芋煮会の思い出 その2
2021.10.15
学校行事としての「芋煮会」の体験を紹介する企画の2回目です。
【中学校時代】
天童市立第二中学校での芋煮会は1年生の時に1回だけ実施され、その後はありませんでした。場所は、またも「乱川」(道満地区)。成生小の芋煮会の場所(大町)から、約4km上流の場所で、扇状地の真ん中にあたります。学校から約3kmの距離でしたが、ほとんど手で(リヤカーなどではなく)薪や鍋や食材を運んだことと、芋煮が完成した頃から雨が降り始め、寒い中、ずぶ濡れで芋を食べたので、辛い芋煮会として記憶にインプットされています。
【高校時代】
学校行事としての芋煮会はなく、部活動ごとに芋煮会が行われました。休日や土曜日の午後に、馬見ヶ崎川双月橋付近の河川敷で行いました。この時、我が家の食文化にはない、残った鍋に「うどん」を入れる食文化に出会い、衝撃を受けました。
※今は、「カレーうどん」にするのがポピュラーですが、市販のカレールウをそのまま入れることが多く、「塩分とりすぎ!」という感じで、個人的にはカレー味でない方が好きです。
【教員になってから:金井中時代】
学校行事としての芋煮会はありませんでしたが、山形養護学校との交流学習の一環として、昭和60年頃(記憶が曖昧です)に交流芋煮会が企画され、私が異動するまでは毎年実施しました。学校から会場の馬見ヶ崎川二口橋河川敷までは4kmの距離があったので、金井中の生徒は食材や道具を持って、現地集合、現地解散。山形養護学校の生徒は、往復、学校のバスでの送迎でした。

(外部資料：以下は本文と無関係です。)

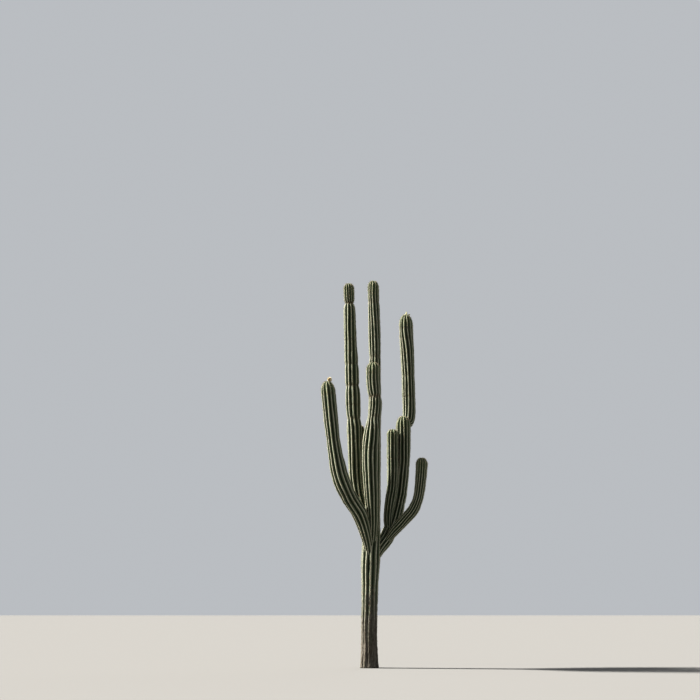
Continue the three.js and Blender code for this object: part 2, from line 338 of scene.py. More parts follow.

確か、昭和60年の芋煮会だったと思います。朝から曇り空だったのですが、薪に火がついた頃を狙うかのように雨が降り始めました。調理も終盤にさしかかった頃、「水だ! 水が来たぞ!」と叫び声が聞こえたので、その班の場所に駆けつけると、今まで水が流れていなかった場所のかまどを直撃するように「新しい川の流れ」が上流からやってくるではありませんか。水は容赦なく、調理途中の火を鎮火させました。火が消えてしまった班の多くは、すぐに別の場所にかまどを移して調理を再開しましたが、再開を断念し固い芋と口の中で格闘する班もありました。
芋煮会が終了しての帰路。学区に入るまでの約2km、歩道に生徒の長い列ができました。雨は相変わらず降り続いています。その中、よく見ると、雨でずぶ濡れの山形養護学校の生徒の姿が見えます。交流した班の生徒たちと一緒です。楽しく談笑しているわけでもありません。ただ黙々と一緒に歩いている感じです。結局、その生徒は山形養護学校までの4.5kmを歩ききりました。(当然、山形養護学校の先生が少し離れて見守るようについてきてくれています)
後に聞いた話ですが、元の学校で不登校気味だったその生徒は、芋煮会に参加したこと、山形養護学校まで歩き切ったことが自信になり、数日後、元の学校に戻り登校しているとのことでした。楽しく談笑しているわけでもなく、ただ黙々と一緒に歩いただけにしか見えない、どちらかというと地味で普通のことでも、本人にとっては大きなエネルギーになっていたのかもしれません。
芋煮会が持つ、不思議な力を目撃した瞬間でした。